··· Data section

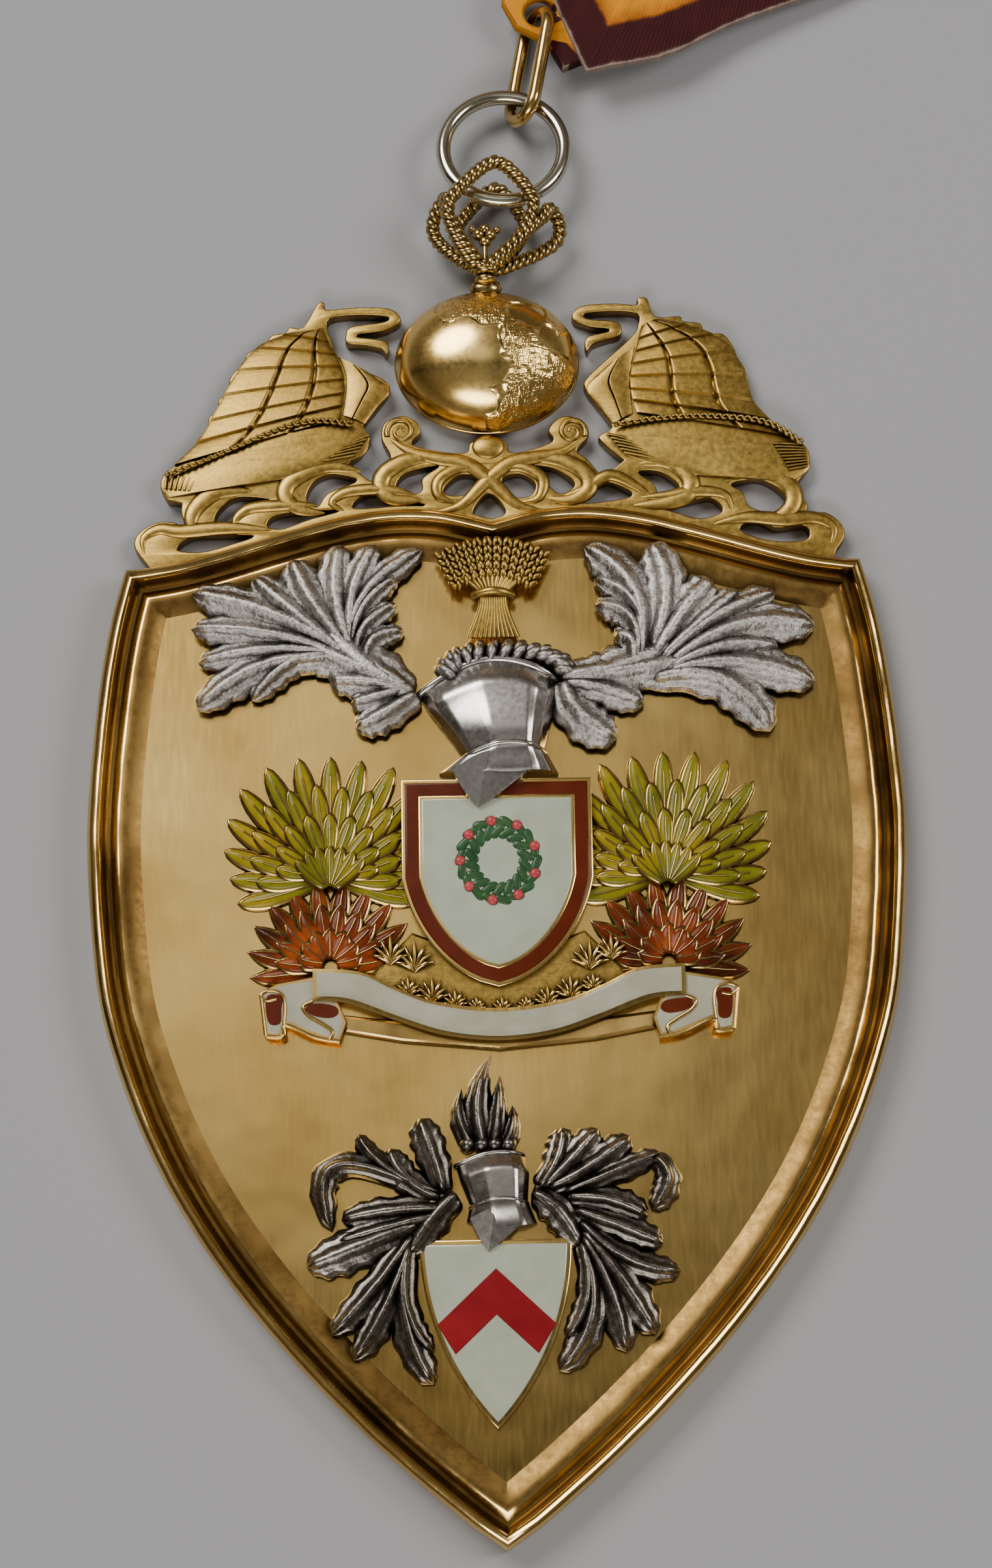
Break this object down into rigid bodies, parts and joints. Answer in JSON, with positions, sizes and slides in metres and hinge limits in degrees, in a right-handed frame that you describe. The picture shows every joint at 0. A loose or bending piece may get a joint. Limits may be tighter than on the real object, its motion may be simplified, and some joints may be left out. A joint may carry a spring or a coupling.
{
  "type": "badge of office on neck ribbon",
  "caption": "Shield-shaped metal badge of office with pierced ship gallery, globe and wire crown, hung by ring and link on a broad closed neck ribbon, lying face up.",
  "frame": {"origin": "centre of the flat back of the shield plate, on the surface it lies on", "axes": "+Y runs up the badge to the crown and the ribbon, +Z points out of the badge's face"},
  "size_m": [0.1993, 0.4305, 0.038],
  "materials": {
    "ribbon_cloth": "ribbed yellow-orange silk ribbon with dark maroon borders and a pale frayed selvedge",
    "polished_gold": "polished warm gilt metal with fine scratches and soft brown reflections",
    "matte_gold": "brushed and engraved matte gilt metal",
    "polished_silver": "polished silver with soft facets",
    "frosted_silver": "frosted textured silver with bright edges",
    "dark_silver": "toned silver, dark in the recesses",
    "brown_enamel": "glossy maroon-brown enamel border with gilt lines round a white enamel field",
    "green_enamel": "glossy yellow-green and orange-red enamel between gilt cell walls",
    "white_enamel": "glossy pale grey-white enamel"
  },
  "bodies": {
    "root": {"neck_ribbon": "ribbon_cloth", "ribbon_link": "polished_gold", "suspension_ring": "polished_silver", "crown_bail": "matte_gold", "globe": "polished_gold", "pierced_gallery": "matte_gold", "shield_plate": "polished_gold", "upper_left_mantling": "frosted_silver", "upper_right_mantling": "frosted_silver", "upper_torse": "frosted_silver", "upper_helmet": "polished_silver", "upper_crest": "matte_gold", "upper_arms_shield": "brown_enamel", "left_spray": "green_enamel", "right_spray": "green_enamel", "ground": "matte_gold", "scroll": "white_enamel", "lower_left_mantling": "dark_silver", "lower_right_mantling": "dark_silver", "lower_helmet": "dark_silver", "lower_crest": "dark_silver", "lower_arms_shield": "white_enamel"}
  },
  "joints": []
}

······

Problem statement
Recopy the whole listing exactly.

Written answer
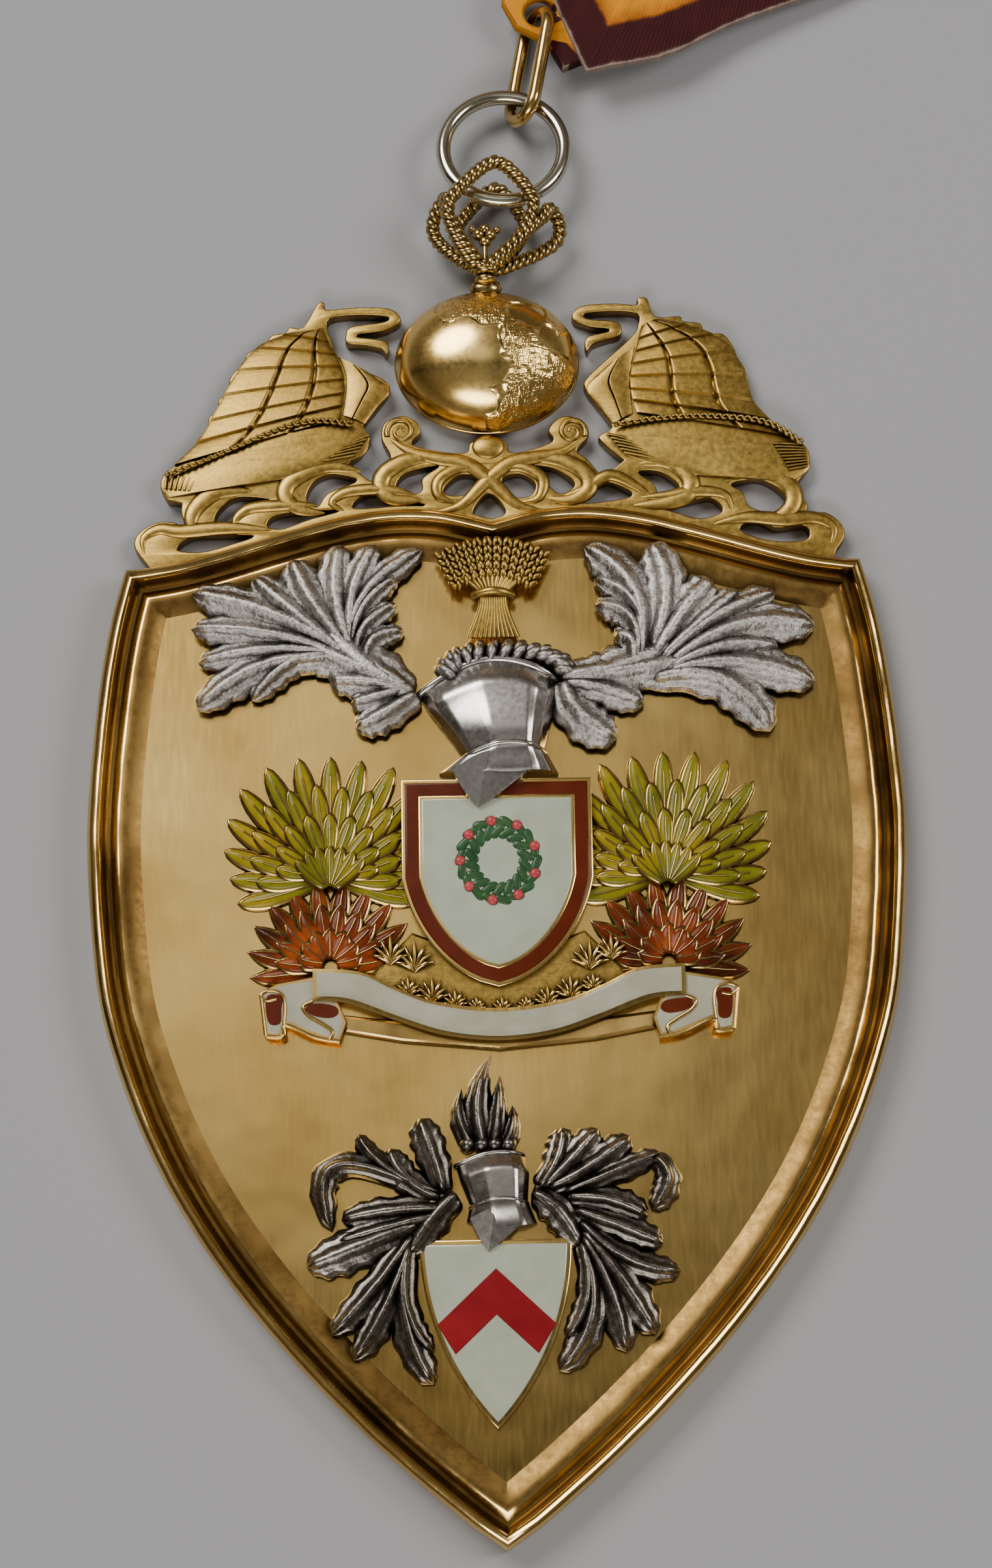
Break this object down into rigid bodies, parts and joints. Answer in JSON, with positions, sizes and slides in metres and hinge limits in degrees, in a right-handed frame that you describe. The picture shows every joint at 0. A loose or bending piece may get a joint. Limits may be tighter than on the real object, its motion may be simplified, and some joints may be left out. A joint may carry a spring or a coupling.
{
  "type": "badge of office on neck ribbon",
  "caption": "Shield-shaped metal badge of office with pierced ship gallery, globe and wire crown, hung by ring and link on a broad closed neck ribbon, lying face up.",
  "frame": {"origin": "centre of the flat back of the shield plate, on the surface it lies on", "axes": "+Y runs up the badge to the crown and the ribbon, +Z points out of the badge's face"},
  "size_m": [0.1993, 0.4305, 0.038],
  "materials": {
    "ribbon_cloth": "ribbed yellow-orange silk ribbon with dark maroon borders and a pale frayed selvedge",
    "polished_gold": "polished warm gilt metal with fine scratches and soft brown reflections",
    "matte_gold": "brushed and engraved matte gilt metal",
    "polished_silver": "polished silver with soft facets",
    "frosted_silver": "frosted textured silver with bright edges",
    "dark_silver": "toned silver, dark in the recesses",
    "brown_enamel": "glossy maroon-brown enamel border with gilt lines round a white enamel field",
    "green_enamel": "glossy yellow-green and orange-red enamel between gilt cell walls",
    "white_enamel": "glossy pale grey-white enamel"
  },
  "bodies": {
    "root": {"neck_ribbon": "ribbon_cloth", "ribbon_link": "polished_gold", "suspension_ring": "polished_silver", "crown_bail": "matte_gold", "globe": "polished_gold", "pierced_gallery": "matte_gold", "shield_plate": "polished_gold", "upper_left_mantling": "frosted_silver", "upper_right_mantling": "frosted_silver", "upper_torse": "frosted_silver", "upper_helmet": "polished_silver", "upper_crest": "matte_gold", "upper_arms_shield": "brown_enamel", "left_spray": "green_enamel", "right_spray": "green_enamel", "ground": "matte_gold", "scroll": "white_enamel", "lower_left_mantling": "dark_silver", "lower_right_mantling": "dark_silver", "lower_helmet": "dark_silver", "lower_crest": "dark_silver", "lower_arms_shield": "white_enamel"}
  },
  "joints": []
}